Below are the records. List every line holding the word "JSON".

___ GIVEN DATA

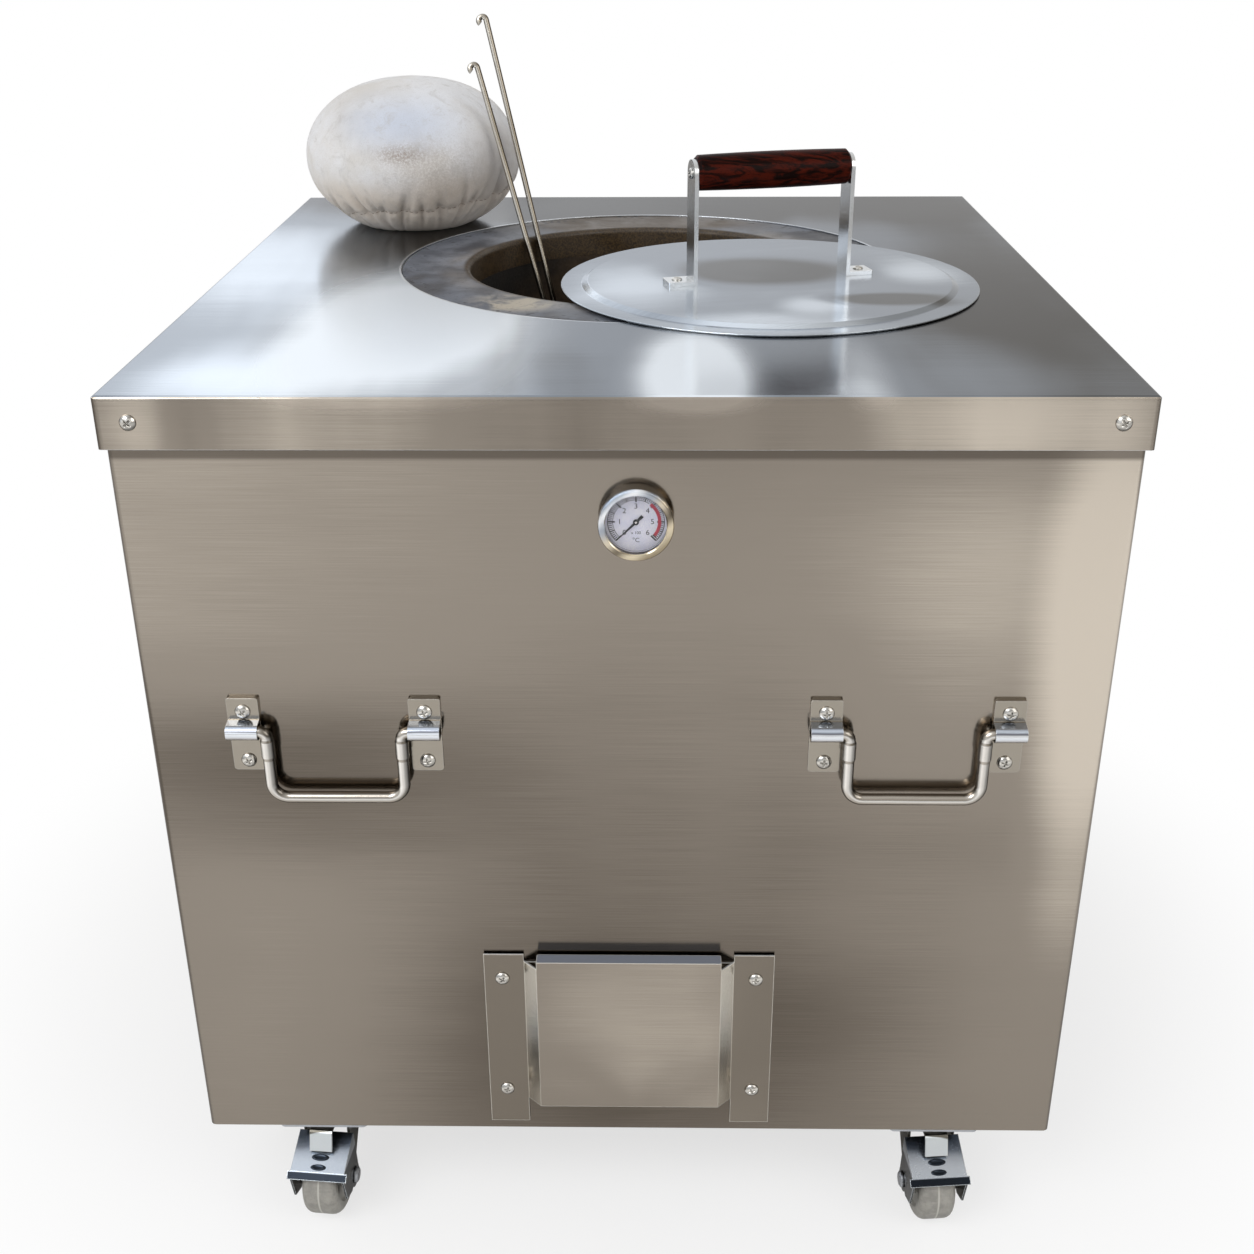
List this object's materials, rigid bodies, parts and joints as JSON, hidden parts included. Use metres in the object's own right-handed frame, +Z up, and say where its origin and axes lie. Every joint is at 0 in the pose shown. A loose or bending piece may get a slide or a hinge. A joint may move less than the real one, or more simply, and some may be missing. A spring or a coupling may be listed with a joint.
{
  "type": "clay tandoor oven",
  "caption": "Bell-shaped clay pot oven in an insulated square steel cabinet on swivel casters, with an air vent, a dial thermometer, folding handles, a loose lid, skewers and a bread cushion.",
  "frame": {"origin": "on the floor under the middle of the cabinet", "axes": "+Z up, +X to the right seen from the front, -Y towards the front with the vent and the thermometer"},
  "size_m": [0.813, 0.8936, 1.0613],
  "materials": {
    "shell_steel": "satin brushed stainless sheet",
    "pan_steel": "brushed stainless sheet",
    "bright_steel": "polished stainless",
    "zinc_steel": "zinc plated",
    "fork_steel": "zinc plated, in shade",
    "frame_steel": "grey primer",
    "pedal_steel": "plated and polished",
    "fired_clay": "dark fired clay",
    "fire_cement": "smooth grey fire cement",
    "mineral_wool": "loose fibre blanket",
    "dial_enamel": "pale enamel",
    "pointer_black": "matt black",
    "clear_window": "clear",
    "wheel_tread": "grey non-marking rubber",
    "dark_wood": "dark red-brown varnish",
    "cushion_cloth": "used off-white cotton"
  },
  "bodies": {
    "cabinet": {"outer_shell": "shell_steel", "rear_panel": "shell_steel", "top_pan": "pan_steel", "base_plate": "shell_steel", "base_frame": "frame_steel", "insulation": "mineral_wool", "clay_pot": "fired_clay", "pot_slab": "fired_clay", "rim_collar": "fire_cement", "vent_duct": "frame_steel", "vent_hood": "shell_steel", "hood_spacers": "zinc_steel", "thermometer_case": "bright_steel", "thermometer_dial": "dial_enamel", "thermometer_window": "clear_window", "thermometer_probe": "bright_steel", "thermometer_nut": "bright_steel", "handle_brackets_front_left": "bright_steel", "handle_brackets_front_right": "bright_steel", "handle_brackets_rear_left": "bright_steel", "handle_brackets_rear_right": "bright_steel", "panel_screws": "bright_steel", "caster_bolts": "zinc_steel", "caster_plate_front_left": "zinc_steel", "caster_plate_front_right": "zinc_steel", "caster_plate_rear_left": "zinc_steel", "caster_plate_rear_right": "zinc_steel"},
    "lift_handle_front_left": {"handle_front_left": "bright_steel"},
    "lift_handle_front_right": {"handle_front_right": "bright_steel"},
    "lift_handle_rear_left": {"handle_rear_left": "bright_steel"},
    "lift_handle_rear_right": {"handle_rear_right": "bright_steel"},
    "swivel_fork_front_left": {"caster_fork_front_left": "fork_steel", "caster_axle_front_left": "zinc_steel"},
    "swivel_fork_front_right": {"caster_fork_front_right": "fork_steel", "caster_axle_front_right": "zinc_steel"},
    "swivel_fork_rear_left": {"caster_fork_rear_left": "fork_steel", "caster_axle_rear_left": "zinc_steel"},
    "swivel_fork_rear_right": {"caster_fork_rear_right": "fork_steel", "caster_axle_rear_right": "zinc_steel"},
    "wheel_front_left": {"caster_wheel_front_left": "wheel_tread"},
    "wheel_front_right": {"caster_wheel_front_right": "wheel_tread"},
    "wheel_rear_left": {"caster_wheel_rear_left": "wheel_tread"},
    "wheel_rear_right": {"caster_wheel_rear_right": "wheel_tread"},
    "pedal_front_left": {"brake_pedal_front_left": "pedal_steel"},
    "pedal_front_right": {"brake_pedal_front_right": "pedal_steel"},
    "pedal_rear_left": {"brake_pedal_rear_left": "pedal_steel"},
    "pedal_rear_right": {"brake_pedal_rear_right": "pedal_steel"},
    "damper": {"vent_damper": "shell_steel"},
    "pointer": {"thermometer_pointer": "pointer_black"},
    "lid": {"lid_disc": "pan_steel", "lid_upright_left": "bright_steel", "lid_upright_right": "bright_steel", "lid_grip": "dark_wood", "lid_screws": "bright_steel"},
    "first_skewer": {"skewer_a": "bright_steel"},
    "second_skewer": {"skewer_b": "bright_steel"},
    "cushion": {"bread_cushion": "cushion_cloth"}
  },
  "joints": [
    {"name": "handle_fold_front_left", "type": "hinge", "parent": "cabinet", "child": "lift_handle_front_left", "pos_m": [-0.2435, -0.4267, 0.547], "axis": [-1, 0, 0], "range_deg": [0, 90]},
    {"name": "handle_fold_front_right", "type": "hinge", "parent": "cabinet", "child": "lift_handle_front_right", "pos_m": [0.2435, -0.4267, 0.547], "axis": [-1, 0, 0], "range_deg": [0, 90]},
    {"name": "handle_fold_rear_left", "type": "hinge", "parent": "cabinet", "child": "lift_handle_rear_left", "pos_m": [-0.2435, 0.4267, 0.547], "axis": [1, 0, 0], "range_deg": [0, 90]},
    {"name": "handle_fold_rear_right", "type": "hinge", "parent": "cabinet", "child": "lift_handle_rear_right", "pos_m": [0.2435, 0.4267, 0.547], "axis": [1, 0, 0], "range_deg": [0, 90]},
    {"name": "caster_swivel_front_left", "type": "hinge", "parent": "cabinet", "child": "swivel_fork_front_left", "pos_m": [-0.293, -0.382, 0.1], "axis": [0, 0, 1], "continuous": true},
    {"name": "caster_swivel_front_right", "type": "hinge", "parent": "cabinet", "child": "swivel_fork_front_right", "pos_m": [0.293, -0.382, 0.1], "axis": [0, 0, 1], "continuous": true},
    {"name": "caster_swivel_rear_left", "type": "hinge", "parent": "cabinet", "child": "swivel_fork_rear_left", "pos_m": [-0.293, 0.382, 0.1], "axis": [0, 0, 1], "continuous": true},
    {"name": "caster_swivel_rear_right", "type": "hinge", "parent": "cabinet", "child": "swivel_fork_rear_right", "pos_m": [0.293, 0.382, 0.1], "axis": [0, 0, 1], "continuous": true},
    {"name": "wheel_spin_front_left", "type": "hinge", "parent": "swivel_fork_front_left", "child": "wheel_front_left", "pos_m": [-0.29509, -0.40591, 0.038], "axis": [0.9962, -0.0872, 0], "continuous": true},
    {"name": "wheel_spin_front_right", "type": "hinge", "parent": "swivel_fork_front_right", "child": "wheel_front_right", "pos_m": [0.29509, -0.40591, 0.038], "axis": [0.9962, 0.0872, 0], "continuous": true},
    {"name": "wheel_spin_rear_left", "type": "hinge", "parent": "swivel_fork_rear_left", "child": "wheel_rear_left", "pos_m": [-0.29509, 0.40591, 0.038], "axis": [0.9962, 0.0872, 0], "continuous": true},
    {"name": "wheel_spin_rear_right", "type": "hinge", "parent": "swivel_fork_rear_right", "child": "wheel_rear_right", "pos_m": [0.29509, 0.40591, 0.038], "axis": [0.9962, -0.0872, 0], "continuous": true},
    {"name": "brake_tilt_front_left", "type": "hinge", "parent": "swivel_fork_front_left", "child": "pedal_front_left", "pos_m": [-0.29509, -0.40591, 0.038], "axis": [0.9962, -0.0872, 0], "range_deg": [0, 12]},
    {"name": "brake_tilt_front_right", "type": "hinge", "parent": "swivel_fork_front_right", "child": "pedal_front_right", "pos_m": [0.29509, -0.40591, 0.038], "axis": [0.9962, 0.0872, 0], "range_deg": [0, 12]},
    {"name": "brake_tilt_rear_left", "type": "hinge", "parent": "swivel_fork_rear_left", "child": "pedal_rear_left", "pos_m": [-0.29509, 0.40591, 0.038], "axis": [-0.9962, -0.0872, 0], "range_deg": [0, 12]},
    {"name": "brake_tilt_rear_right", "type": "hinge", "parent": "swivel_fork_rear_right", "child": "pedal_rear_right", "pos_m": [0.29509, 0.40591, 0.038], "axis": [-0.9962, 0.0872, 0], "range_deg": [0, 12]},
    {"name": "damper_lift", "type": "slide", "parent": "cabinet", "child": "damper", "axis": [0, 0, 1], "range_m": [0, 0.13]},
    {"name": "pointer_turn", "type": "hinge", "parent": "cabinet", "child": "pointer", "pos_m": [0.0095, -0.4215, 0.7335], "axis": [0, 1, 0], "range_deg": [0, 270], "stiffness_Nm_per_rad": 0.0002},
    {"name": "lid_lift", "type": "slide", "parent": "cabinet", "child": "lid", "axis": [0, 0, 1], "range_m": [0, 0.3]},
    {"name": "first_skewer_lift", "type": "slide", "parent": "cabinet", "child": "first_skewer", "axis": [-0.2267, 0.1932, 0.9546], "range_m": [0, 0.3]},
    {"name": "second_skewer_lift", "type": "slide", "parent": "cabinet", "child": "second_skewer", "axis": [-0.2692, 0.2018, 0.9417], "range_m": [0, 0.3]},
    {"name": "cushion_lift", "type": "slide", "parent": "cabinet", "child": "cushion", "axis": [-0.6, 0, 0.8], "range_m": [0, 0.25]}
  ]
}
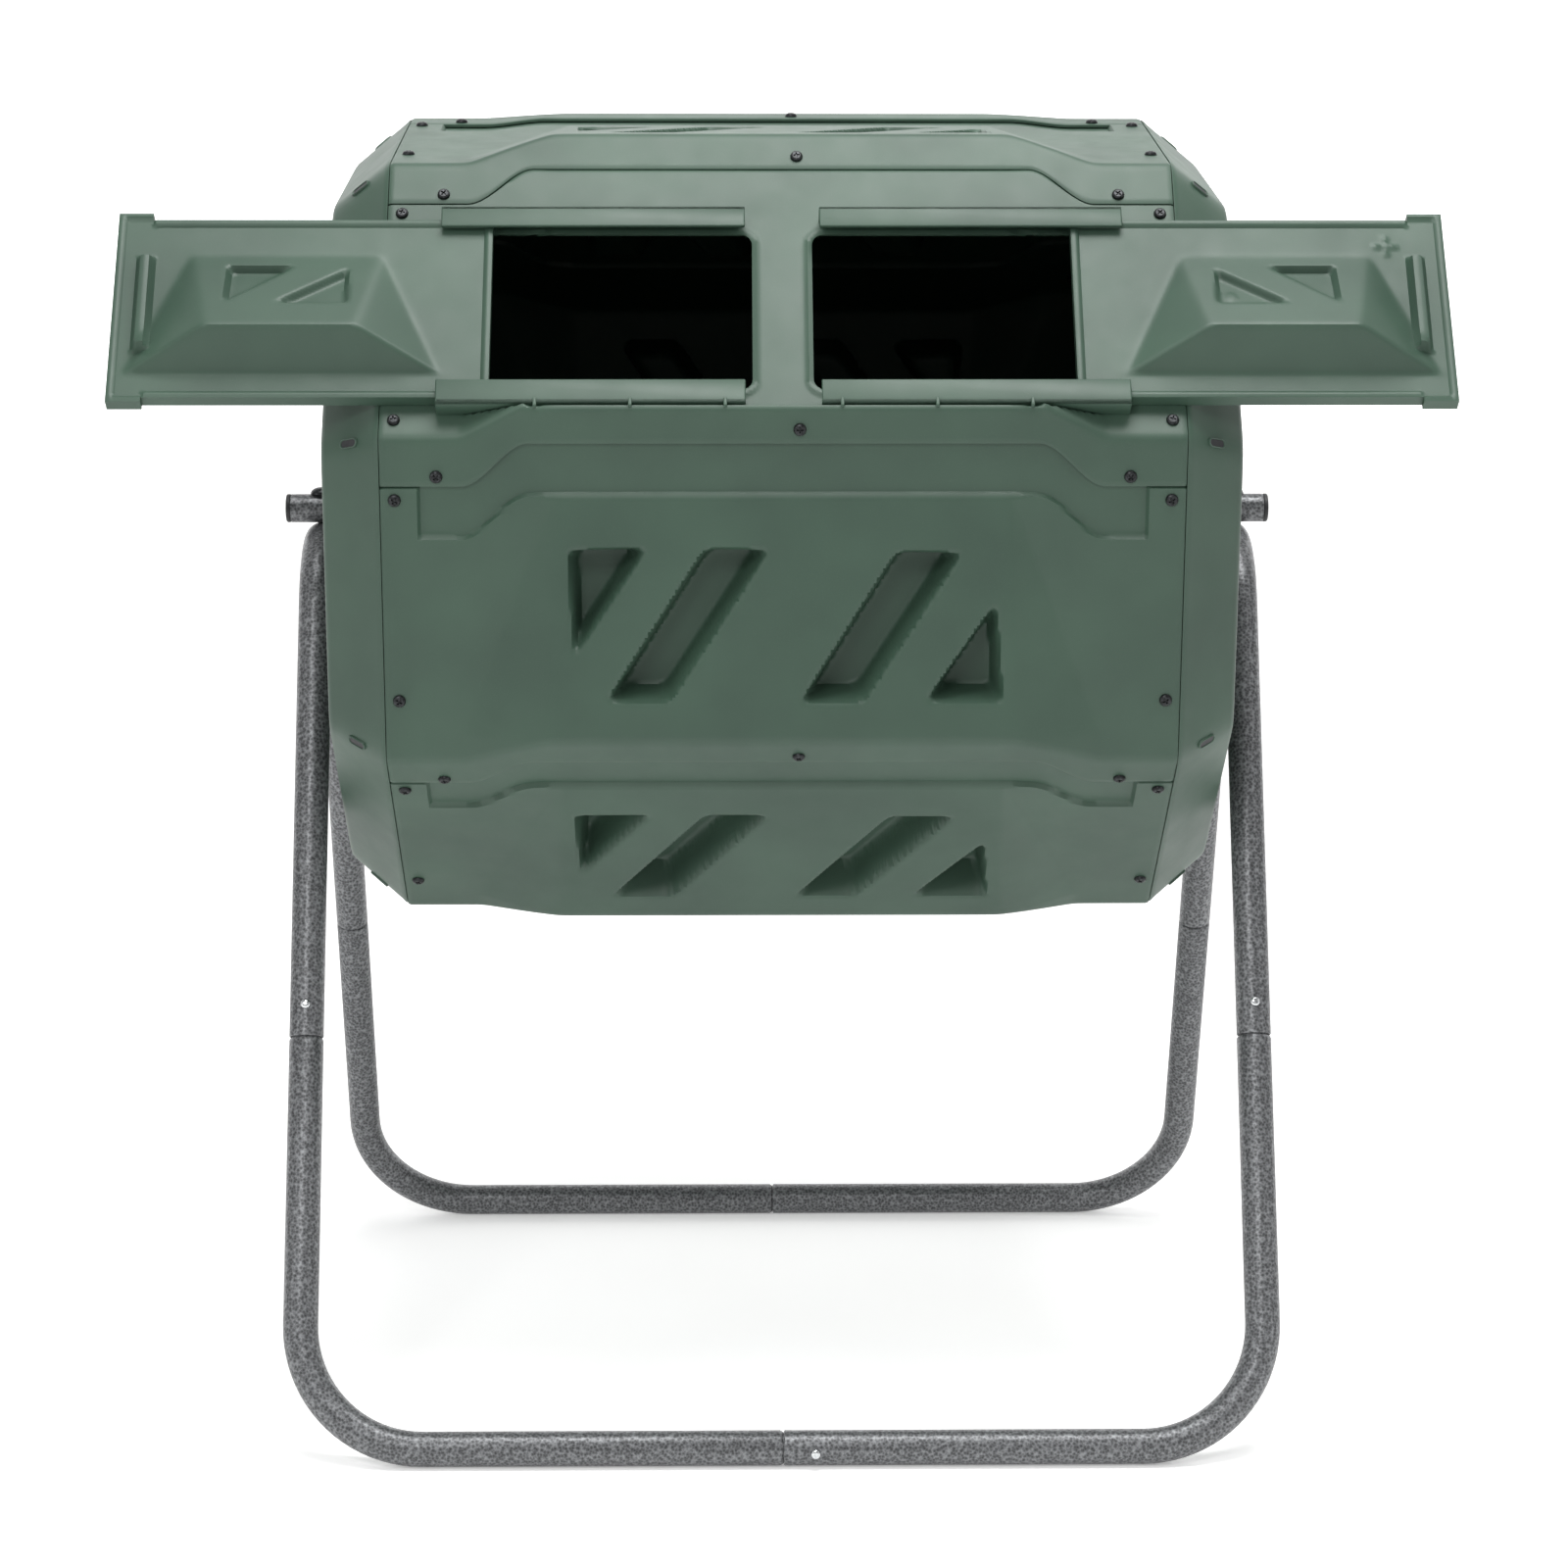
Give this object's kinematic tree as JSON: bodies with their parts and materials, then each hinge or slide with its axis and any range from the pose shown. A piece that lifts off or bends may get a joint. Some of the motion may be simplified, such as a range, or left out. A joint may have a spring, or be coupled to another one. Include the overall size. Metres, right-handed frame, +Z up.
{
  "type": "compost tumbler",
  "caption": "Compost tumbler: an octagonal drum with inner chambers and sliding doors, turning on a fixed axle across a bent tube stand.",
  "frame": {"origin": "on the floor under the middle of the axle", "axes": "+X along the axle to the right, +Y to the back, +Z up; the doors are on the upper front of the drum"},
  "size_m": [0.926, 0.6508, 0.9382],
  "materials": {
    "green_plastic": "fine moulded grain",
    "tube_paint": "dark hammered paint",
    "black_steel": "black coated screws and bolts",
    "black_plastic": "black moulded plugs",
    "bright_steel": "bright spring steel"
  },
  "bodies": {
    "frame": {"axle_tube": "tube_paint", "axle_plug_right": "black_plastic", "axle_plug_left": "black_plastic", "upper_frame_left": "tube_paint", "upper_frame_right": "tube_paint", "lower_tube_front_left": "tube_paint", "lower_tube_front_right": "tube_paint", "lower_tube_rear_left": "tube_paint", "lower_tube_rear_right": "tube_paint", "axle_bolt_left": "black_steel", "axle_bolt_right": "black_steel", "axle_nut_left": "black_steel", "axle_nut_right": "black_steel"},
    "drum": {"front_panel": "green_plastic", "door_panel": "green_plastic", "top_panel": "green_plastic", "rear_upper_panel": "green_plastic", "rear_panel": "green_plastic", "rear_lower_panel": "green_plastic", "bottom_panel": "green_plastic", "front_lower_panel": "green_plastic", "screw_left_1": "black_steel", "screw_middle_1": "black_steel", "screw_right_1": "black_steel", "screw_left_2": "black_steel", "screw_middle_2": "black_steel", "screw_right_2": "black_steel", "screw_left_3": "black_steel", "screw_middle_3": "black_steel", "screw_right_3": "black_steel", "screw_left_4": "black_steel", "screw_middle_4": "black_steel", "screw_right_4": "black_steel", "screw_left_5": "black_steel", "screw_middle_5": "black_steel", "screw_right_5": "black_steel", "screw_left_6": "black_steel", "screw_middle_6": "black_steel", "screw_right_6": "black_steel", "screw_left_7": "black_steel", "screw_middle_7": "black_steel", "screw_right_7": "black_steel", "screw_left_8": "black_steel", "screw_middle_8": "black_steel", "screw_right_8": "black_steel", "end_cap_right": "green_plastic", "end_cap_left": "green_plastic", "partition": "green_plastic"},
    "left_door": {"door_left": "green_plastic"},
    "right_door": {"door_right": "green_plastic"},
    "snap_button_front_left": {"snap_button_front_left": "bright_steel"},
    "snap_button_front_right": {"snap_button_front_right": "bright_steel"},
    "snap_button_front_base": {"snap_button_front_base": "bright_steel"},
    "snap_button_rear_left": {"snap_button_rear_left": "bright_steel"},
    "snap_button_rear_right": {"snap_button_rear_right": "bright_steel"},
    "snap_button_rear_base": {"snap_button_rear_base": "bright_steel"}
  },
  "joints": [
    {"name": "drum_spin", "type": "hinge", "parent": "frame", "child": "drum", "pos_m": [0, 0, 0.6458], "axis": [1, 0, 0], "range_deg": [-180, 70]},
    {"name": "right_door_slide", "type": "slide", "parent": "drum", "child": "right_door", "axis": [-1, 0, 0], "range_m": [0, 0.188]},
    {"name": "left_door_slide", "type": "slide", "parent": "drum", "child": "left_door", "axis": [1, 0, 0], "range_m": [0, 0.188]},
    {"name": "snap_button_front_left_press", "type": "slide", "parent": "frame", "child": "snap_button_front_left", "axis": [0, 0.9162, -0.4007], "range_m": [0, 0.004], "stiffness_N_per_m": 2500, "springref_m": -0.002},
    {"name": "snap_button_front_right_press", "type": "slide", "parent": "frame", "child": "snap_button_front_right", "axis": [0, 0.9162, -0.4007], "range_m": [0, 0.004], "stiffness_N_per_m": 2500, "springref_m": -0.002},
    {"name": "snap_button_front_base_press", "type": "slide", "parent": "frame", "child": "snap_button_front_base", "axis": [0, 1, 0], "range_m": [0, 0.004], "stiffness_N_per_m": 2500, "springref_m": -0.002},
    {"name": "snap_button_rear_left_press", "type": "slide", "parent": "frame", "child": "snap_button_rear_left", "axis": [0, -0.9162, -0.4007], "range_m": [0, 0.004], "stiffness_N_per_m": 2500, "springref_m": -0.002},
    {"name": "snap_button_rear_right_press", "type": "slide", "parent": "frame", "child": "snap_button_rear_right", "axis": [0, -0.9162, -0.4007], "range_m": [0, 0.004], "stiffness_N_per_m": 2500, "springref_m": -0.002},
    {"name": "snap_button_rear_base_press", "type": "slide", "parent": "frame", "child": "snap_button_rear_base", "axis": [0, -1, 0], "range_m": [0, 0.004], "stiffness_N_per_m": 2500, "springref_m": -0.002}
  ]
}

______

— THE RESPONSE —
List this object's materials, rigid bodies, parts and joints as JSON, hidden parts included. Use metres in the object's own right-handed frame, +Z up, and say where its origin and axes lie. Every joint is at 0 in the pose shown. A loose or bending piece may get a slide or a hinge. A joint may move less than the real one, or more simply, and some may be missing. A spring or a coupling may be listed with a joint.
Give this object's kinematic tree as JSON: bodies with their parts and materials, then each hinge or slide with its axis and any range from the pose shown. A piece that lifts off or bends may get a joint. Some of the motion may be simplified, such as a range, or left out. A joint may have a spring, or be coupled to another one. Include the overall size. Metres, right-handed frame, +Z up.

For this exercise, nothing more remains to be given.